Vehicle type matters a great deal. A naturally aspirated V8 pickup truck and a turbocharged four-cylinder compact may both use rectangular panel filters, but the housing location, mounting hardware, and access path can be completely different. Some performance and European vehicles use conical filters or aftermarket cold air intakes with different service procedures.

Filter type affects long-term cost. Standard paper filters are inexpensive — typically in the $10–$30 range depending on vehicle and brand, though prices vary by region and retailer. Reusable oiled filters (such as those made from cotton gauze) cost more upfront but are cleaned and re-oiled rather than discarded. They require a different maintenance routine and may not be appropriate for all vehicles or driving situations.

DIY vs. shop service changes the cost equation significantly. The part itself is cheap. If a shop charges labor to replace it — often bundled with an oil change — you're paying for time, not complexity. That said, some owners prefer to have everything handled in one visit.

How Different Owners End Up With Different Outcomes

A driver in a dry, dusty climate who commutes on unpaved roads may need to replace their filter twice as often as someone who drives primarily on paved city streets in a humid region. The vehicle matters too — a high-performance engine with a modified intake system has different filtration needs than a standard commuter car.

Owners who check their filters at every oil change tend to catch clogged filters before they affect performance. Owners who follow only the mileage interval in dry-climate owner's manuals and then drive through a prolonged wildfire smoke season may be running a choked filter without realizing it.
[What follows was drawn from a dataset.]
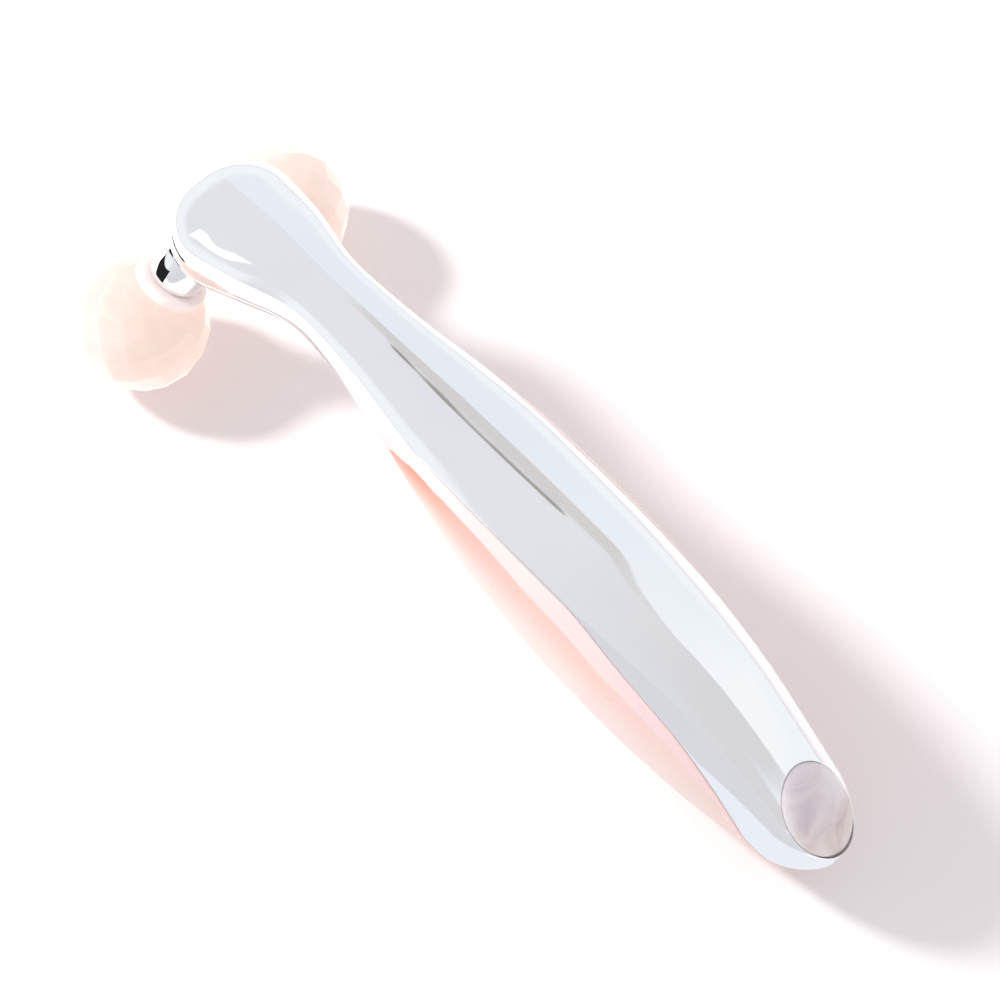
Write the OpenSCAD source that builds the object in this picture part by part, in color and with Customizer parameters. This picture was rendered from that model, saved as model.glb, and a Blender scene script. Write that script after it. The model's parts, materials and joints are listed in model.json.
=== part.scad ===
// Face roller with two faceted rose quartz balls on a splayed yoke, chrome upper shell,
// pink lower cover and an oval cabochon let into the tail. It lies on both balls and on
// the underside of its tail. X runs from the balls to the tail, Y to the right-hand ball,
// Z up. The origin is the bottom centre of the box around the whole roller.

/* [Balls] */
// Diameter over the corners of each ball
ball_d = 24; // [20:0.5:28]
// Facets around each ball
ball_sides = 12; // [10:2:14]
// Distance from the point where the axles meet to a ball's centre
ball_reach = 27.9; // [26:0.1:32]
// Lean of each axle outwards from vertical
axle_splay = 35.5; // [30:0.5:38]
// Lean of both axles forwards
axle_rake = 12; // [6:0.5:14]

/* [Axles] */
// Diameter of each axle pin
axle_d = 4; // [3:0.1:4.5]
// Radial running clearance of a hub sleeve on its pin
running_gap = 0.05; // [0.02:0.01:0.1]
// Outside diameter of the chrome collars
collar_d = 9.8; // [9:0.1:10.4]
// Diameter of the flange that shows at the mouth of each ball
flange_d = 12.8; // [12:0.1:13.4]

/* [Handle] */
// Radius of the round head seen from above
head_r = 11.8; // [11.5:0.1:12.5]
// Wall of the shells
wall = 1.8; // [1.4:0.1:2]
// Gap between the shells along their seams
seam_gap = 0.12; // [0.05:0.01:0.2]

/* [Cabochon] */
// Length of the oval stone
gem_length = 18.2; // [16.5:0.1:18.6]
// Width of the oval stone
gem_width = 11.7; // [10.5:0.1:12]
// Slope of the stone towards the tail
gem_slope = 47; // [45:1:49]

/* [Hidden] */
$fn = 48;

chrome = "lightsteelblue";
blush = "lightpink";
quartz = "mistyrose";
steel = "silver";
zinc = "darkgray";
lilac = "thistle";

// Stations of the handle from the head's centre: x, half width, height of the top line,
// height of the widest line, height of the bottom line
STATIONS = [
    [0, 11.8, 44.5, 36.5, 24],
    [10, 9.9, 46, 40, 29.5],
    [22, 7.1, 46.5, 41.3, 33.8],
    [36, 8.2, 46, 39, 30],
    [50, 10.6, 45, 35, 23.5],
    [66, 12.8, 44.3, 29, 16],
    [82, 13.2, 43.7, 23, 9],
    [98, 12.5, 41.2, 18.3, 3.5],
    [112, 11.2, 37.2, 14.8, 0.3],
    [124, 9.6, 29.9, 13, 0],
    [140.5, 7, 15.8, 13.6, 4.7]];
// Seam of the upper shell: x, angle round the section, 0 at the widest line, 90 on top
SEAM = [
    [-12, -12], [36, -12], [40.5, -12], [44, 2.5], [50, 27], [58, 41], [70, 45.5], [86, 46.5],
    [100, 38.5], [112, 30.5], [120, 18.5], [126, 1], [130, -16], [133, -44], [136, -90]];
tail_x = 131.5;
tail_end = 140.5;
joint_x = 40.5;
// Rings start at the nose of the head, and the seam closes at the second ring of the tail
NOSE = [for (angle = [0:15:75]) -head_r * cos(angle)];
TAIL = [for (angle = [15:15:90]) tail_x + (tail_end - tail_x) * sin(angle)];
seam_end = TAIL[1];
// Sections are rounder at the head and squarer over the handle
round_power = 2.5;
square_power = 2.7;
belly_power = 2.15;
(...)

Filter quality also varies. Aftermarket filters range from budget replacements that meet basic specs to premium options with higher filtration efficiency or extended service intervals. Whether that difference matters for a given vehicle depends on engine tolerances, driving conditions, and owner priorities. 🔍

The Piece Only You Can Fill In

The general process is consistent across most vehicles. The specifics — which filter fits, where the housing sits, how it's secured, how often replacement makes sense — all come back to your particular vehicle, model year, engine, and where and how you drive it. Your owner's manual gives you the manufacturer's baseline. Your driving environment tells you whether to go sooner.